A Comparative Analysis of Maximum Power Point Techniques for Solar Photovoltaic Systems

Abstract

The characteristics of a PV (photovoltaic) module is non-linear and vary with nature. The tracking of maximum power point (MPP) at various atmospheric conditions is essential for the reliable operation of solar-integrated power generation units. This paper compares the most widely used maximum power point tracking (MPPT) techniques such as the perturb and observe method (P&O), incremental conductance method (INC), fuzzy logic controller method (FLC), neural network (NN) model, and adaptive neuro-fuzzy inference system method (ANFIS) with the modern approach of the hybrid method (neural network + P&O) for PV systems. The hybrid method combines the strength of the neural network and P&O in a single framework.
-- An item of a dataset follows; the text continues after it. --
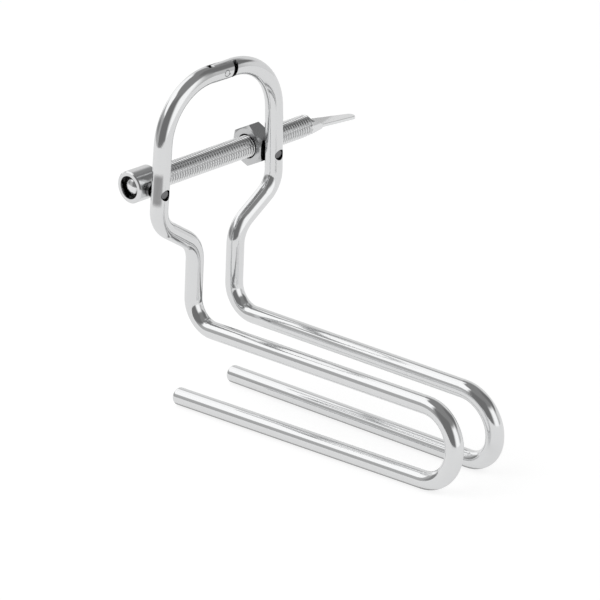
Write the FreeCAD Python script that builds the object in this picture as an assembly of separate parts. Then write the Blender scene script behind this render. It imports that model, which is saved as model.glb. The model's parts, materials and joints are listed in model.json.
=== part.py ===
import FreeCAD, Part
import math
import os

# A two-arm wire anal speculum. Each arm is one polished rod, bent from the hinge over half the
# arch, down the side, in to the neck, forward as the upper blade rod, round the nose and back
# as the lower blade rod. The left arm ends in a fork at the hinge, the right arm in a tongue.
# A screw runs behind the arms: it turns in a barrel that swivels on the left arm, and draws a
# hex nut that swivels on the right arm.
# Frame: +X along the blades, +Y towards the right arm, +Z up. The part stands on its lower
# rods at Z = 0, and the hinge pin is straight above the origin.
# Sizes are in millimetres and degrees.

Vec = FreeCAD.Vector
ORIGIN = Vec(0, 0, 0)
X_AXIS = Vec(1, 0, 0)
Y_AXIS = Vec(0, 1, 0)
Z_AXIS = Vec(0, 0, 1)

# Arms: places of the rod's centre line, before the arms are opened
ROD_DIAMETER = 8.0
ARCH_HALF_WIDTH = 32.7
ARCH_BEND = 26.8
SIDE_SPLAY = 1.9
SHOULDER_DROP = 62.5
SHOULDER_BEND = 12.4
NECK_HALF_WIDTH = 11.4
NECK_DROP = 77.6
NECK_BEND = 13.7
KNEE_HALF_WIDTH = 11.0
KNEE_DROP = 116.0
KNEE_BEND = 12.0
BLADE_LENGTH = 154.6
BLADE_TOE_IN_ANGLE = 0.4
BLADE_RISE_ANGLE = 4.6
NOSE_HEIGHT = 32.9
NOSE_BEND = 16.2
NOSE_FLARE_ANGLE = 3.7
LOWER_RISE_ANGLE = 5.4
LOWER_SPLAY_ANGLE = 1.0
LOWER_END_START = -3.7
END_ROUNDING = 1.6
HALF_OPENING_ANGLE = 0.85

# Hinge at the top of the arch
FORK_REACH = 3.9
SEAM_GAP = 2.3
SEAM_SLANT = 16.0
TONGUE_THICKNESS = 2.7
TONGUE_TIP_RADIUS = 6.5
TONGUE_SIDE_GAP = 0.1
SLOT_END_GAP = 2.0
HINGE_PIN_DIAMETER = 3.0
HINGE_PIN_RECESS = 0.12
HINGE_PIN_DOME = 0.35
HINGE_PIN_COUNTERSINK = 0.3

# Pivots of the barrel and the nut
PIVOT_DROP = 47.7
PIVOT_PIN_DIAMETER = 4.2
PIVOT_HEAD_DIAMETER = 4.8
PIVOT_HEAD_HEIGHT = 1.0
PIVOT_HEAD_RECESS = 1.2
PIVOT_HEAD_GAP = 0.1
PIVOT_COLLAR_DIAMETER = 6.4
PIVOT_COLLAR_GAP = 0.1
PIVOT_END_WALL = 0.8
RUNNING_GAP = 0.05
SEAT_GAP = 0.01

# Hex nut
NUT_ACROSS_FLATS = 17.0
NUT_HEIGHT = 8.0
NUT_CHAMFER_ANGLE = 30.0
NUT_FACE_SHARE = 0.95
NUT_BACK_GAP = 0.4
NUT_MOUTH_DIAMETER = 11.4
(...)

The PV system is composed of a PV panel, converter, MPPT unit, and load modelled using MATLAB/Simulink. These methods differ in their characteristics such as convergence speed, ease of implementation, sensors used, cost, and range of efficiencies. Based on all these, performances are evaluated. In this analysis, the drawbacks of the methods are studied, and wastage of the panel’s available output energy is observed. The hybrid technique concedes a spontaneous recovery during dynamic changes in environmental conditions. The simulation results illustrate the improvements obtained by the hybrid method in comparison to other techniques.